Palabras que pesan


      Y qué opinión le merecen esas dos personas, preguntan a un personaje público con pretensiones de ser elegido ahora que dicen que se están acercando las elecciones. Ninguna, responde, no me merecen ninguna opinión: la una es una calamidad que ya está amortizada y la otra, una perfecta inutilidad. Pues ¡menuda opinión o valoración! La anécdota resulta instructiva porque pone de manifiesto una vez más cómo el uso de las palabras, cuando se les quiere dar un doble sentido, le modifican su significación. Tener mala opinión no es no tener opinión; tener mala opinión es tener opinión mala. Pasó lo mismo en su día con el término talante como si esta palabra significase algo positivo cuando talante es el tono personal, sea éste positivo o negativo, de buen humor o de mal carácter, por lo que siempre se ha hablado de buen o de mal talante.

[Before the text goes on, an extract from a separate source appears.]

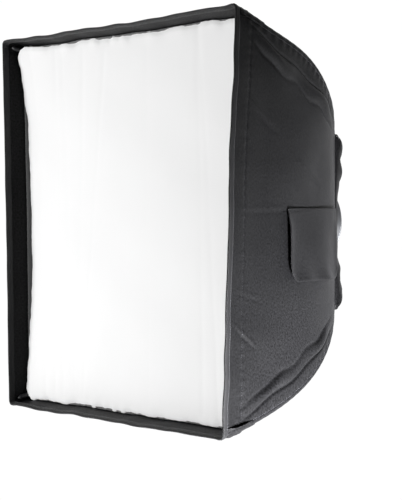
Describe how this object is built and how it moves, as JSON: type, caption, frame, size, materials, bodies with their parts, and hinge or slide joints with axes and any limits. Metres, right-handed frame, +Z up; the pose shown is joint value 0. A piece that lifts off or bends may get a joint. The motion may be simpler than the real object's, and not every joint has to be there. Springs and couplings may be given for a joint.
{
  "type": "studio softbox",
  "caption": "Square studio softbox: black fabric box on four bowed rods with a rotating speed ring, recessed white front diffuser, inner baffle and side vent flaps.",
  "frame": {"origin": "centre of the bayonet insert's rear face, which seats in the lamp head", "axes": "+Y along the lamp axis, towards the lamp head behind; the light leaves towards -Y; +Z up; +X to the right seen from the lamp's front, looking along +Y"},
  "size_m": [0.7, 0.49, 0.7],
  "materials": {
    "cast_aluminium": "die cast, lightly bead blasted",
    "zinc_steel": "zinc plated",
    "moulded_nylon": "moulded, fine grain",
    "glass_fibre_rod": "pultruded, smooth",
    "outer_fabric": "coated woven polyester, dull with a soft sheen",
    "silver_lining": "metallised, dimpled",
    "edge_binding": "folded ribbed tape",
    "webbing": "woven tape",
    "hook_and_loop": "brushed loops",
    "diffuser_cloth": "white translucent nylon",
    "vent_mesh": "open warp knit"
  },
  "bodies": {
    "mount": {"mount_insert": "cast_aluminium"},
    "softbox": {"speed_ring": "cast_aluminium", "retaining_ring": "cast_aluminium", "retaining_screw_1": "zinc_steel", "retaining_screw_2": "zinc_steel", "retaining_screw_3": "zinc_steel", "retaining_screw_4": "zinc_steel", "rod_ferrule_top_right": "zinc_steel", "rod_ferrule_bottom_right": "zinc_steel", "rod_ferrule_bottom_left": "zinc_steel", "rod_ferrule_top_left": "zinc_steel", "rod_tip_top_right": "moulded_nylon", "rod_tip_bottom_right": "moulded_nylon", "rod_tip_bottom_left": "moulded_nylon", "rod_tip_top_left": "moulded_nylon", "rod_top_right": "glass_fibre_rod", "rod_bottom_right": "glass_fibre_rod", "rod_bottom_left": "glass_fibre_rod", "rod_top_left": "glass_fibre_rod", "shell_top": "outer_fabric", "shell_right": "outer_fabric", "shell_bottom": "outer_fabric", "shell_left": "outer_fabric", "lining_top": "silver_lining", "lining_right": "silver_lining", "lining_bottom": "silver_lining", "lining_left": "silver_lining", "hem_binding_top": "edge_binding", "hem_binding_right": "edge_binding", "hem_binding_bottom": "edge_binding", "hem_binding_left": "edge_binding", "corner_pocket_top_right": "webbing", "corner_pocket_bottom_right": "webbing", "corner_pocket_bottom_left": "webbing", "corner_pocket_top_left": "webbing", "baffle_strap_top_right": "webbing", "baffle_strap_bottom_right": "webbing", "baffle_strap_bottom_left": "webbing", "baffle_strap_top_left": "webbing", "loop_tape_top": "hook_and_loop", "loop_tape_right": "hook_and_loop", "loop_tape_bottom": "hook_and_loop", "loop_tape_left": "hook_and_loop", "inner_baffle": "diffuser_cloth", "vent_mesh_right": "vent_mesh", "vent_mesh_left": "vent_mesh"},
    "lock_knob": {"lock_screw": "zinc_steel", "lock_knob": "moulded_nylon"},
    "front_diffuser": {"front_diffuser": "diffuser_cloth", "hook_tape_top": "hook_and_loop", "hook_tape_right": "hook_and_loop", "hook_tape_bottom": "hook_and_loop", "hook_tape_left": "hook_and_loop"},
    "vent_flap_right": {"vent_flap_right": "outer_fabric"},
    "vent_flap_left": {"vent_flap_left": "outer_fabric"},
    "collar_flap_top": {"collar_flap_top": "outer_fabric"},
    "collar_flap_right": {"collar_flap_right": "outer_fabric"},
    "collar_flap_bottom": {"collar_flap_bottom": "outer_fabric"},
    "collar_flap_left": {"collar_flap_left": "outer_fabric"}
  },
  "joints": [
    {"name": "softbox_turn", "type": "hinge", "parent": "mount", "child": "softbox", "pos_m": [0, 0, 0], "axis": [0, 1, 0], "continuous": true},
    {"name": "lock_knob_turn", "type": "hinge", "parent": "softbox", "child": "lock_knob", "pos_m": [0, -0.0143, 0], "axis": [0, 0, -1], "range_deg": [0, 540]},
    {"name": "front_diffuser_slide", "type": "slide", "parent": "softbox", "child": "front_diffuser", "axis": [0, -1, 0], "range_m": [0, 0.1]},
    {"name": "vent_flap_right_hinge", "type": "hinge", "parent": "softbox", "child": "vent_flap_right", "pos_m": [0.25168, -0.20778, 0.025], "axis": [0.508, -0.8614, 0], "range_deg": [0, 120]},
    {"name": "vent_flap_left_hinge", "type": "hinge", "parent": "softbox", "child": "vent_flap_left", "pos_m": [-0.25168, -0.20778, 0.025], "axis": [0.508, 0.8614, 0], "range_deg": [0, 120]},
    {"name": "collar_flap_top_hinge", "type": "hinge", "parent": "softbox", "child": "collar_flap_top", "pos_m": [0, -0.09918, 0.16], "axis": [1, 0, 0], "range_deg": [0, 110]},
    {"name": "collar_flap_right_hinge", "type": "hinge", "parent": "softbox", "child": "collar_flap_right", "pos_m": [0.16, -0.09918, 0], "axis": [0, 0, -1], "range_deg": [0, 110]},
    {"name": "collar_flap_bottom_hinge", "type": "hinge", "parent": "softbox", "child": "collar_flap_bottom", "pos_m": [0, -0.09918, -0.16], "axis": [-1, 0, 0], "range_deg": [0, 110]},
    {"name": "collar_flap_left_hinge", "type": "hinge", "parent": "softbox", "child": "collar_flap_left", "pos_m": [-0.16, -0.09918, 0], "axis": [0, 0, 1], "range_deg": [0, 110]}
  ]
}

      Refiriéndose a estas alteraciones y otros desajustes de las palabras (mala opinión por ninguna opinión), suelen recordar los entendidos que los seres humanos disponemos para nuestro uso y nuestro provecho de dos grupos o tipos de palabras más o menos diferenciados. Unas son más limitadas y tienen un perfil más rígido: una silla, una calle, un coche o un hermano se refieren a cosas, objetos o situaciones bien claras y definidas, que no tienen ninguna confusión y cuyo significado a fin de cuentas en ningún caso es equívoco, de forma que, cuando las usamos, todo el mundo entiende lo mismo que se quiere decir.
       Pero, junto a estas, hay otras palabras que se refieren a realidades mucho más complejas y encierran una carga de significado no tan simple como las anteriormente citadas. Son palabras que, usando términos militares, podríamos calificar de grueso calibre. Amor, bueno, bello, verdadero son algunos ejemplos de estos términos cuyo uso queda muy lejos de un sentido unívoco y unidireccional. Estas son palabras tan cargadas de fuerza que requieren un esfuerzo constante para construir y reconstruir su significado y su contenido. Son palabras que en realidad necesitarían ser precisadas por el que las utiliza porque es obvio que, apurando y afinando un poco, no significan lo mismo para todos. Y la paradoja está en que, siendo tan difíciles de definir, sin embargo nos son tan imprescindibles para entender, explicar y justificar nuestra vida y la de los demás.
       Decía Fray Gerundio de Campazas, aquel personaje de novela que se ocupaba en echar sermones sin saber muy bien lo que decía, que las palabras, al ser imágenes de lo que representan, deberían escribirse de acuerdo a su significado. Y así monte, por su tamaño, debía aparecer siempre en mayúsculas y pierna o pata según: referida a una mosca, minúscula pero a un elefante tendría que ser escrita en mayúscula. Y así, a todas estas palabras de tan grave peso les corresponde la mayúscula. La contrariedad que encierran es su condición de representar un modelo del mundo y un intento de explicación de la vida, siendo tan imprescindibles tanto para los usos públicos como para los íntimos y al tiempo tan quebradizas y tan evanescentes. Y que, al ser de balde, las venden dondequiera, como se lamenta Celestina.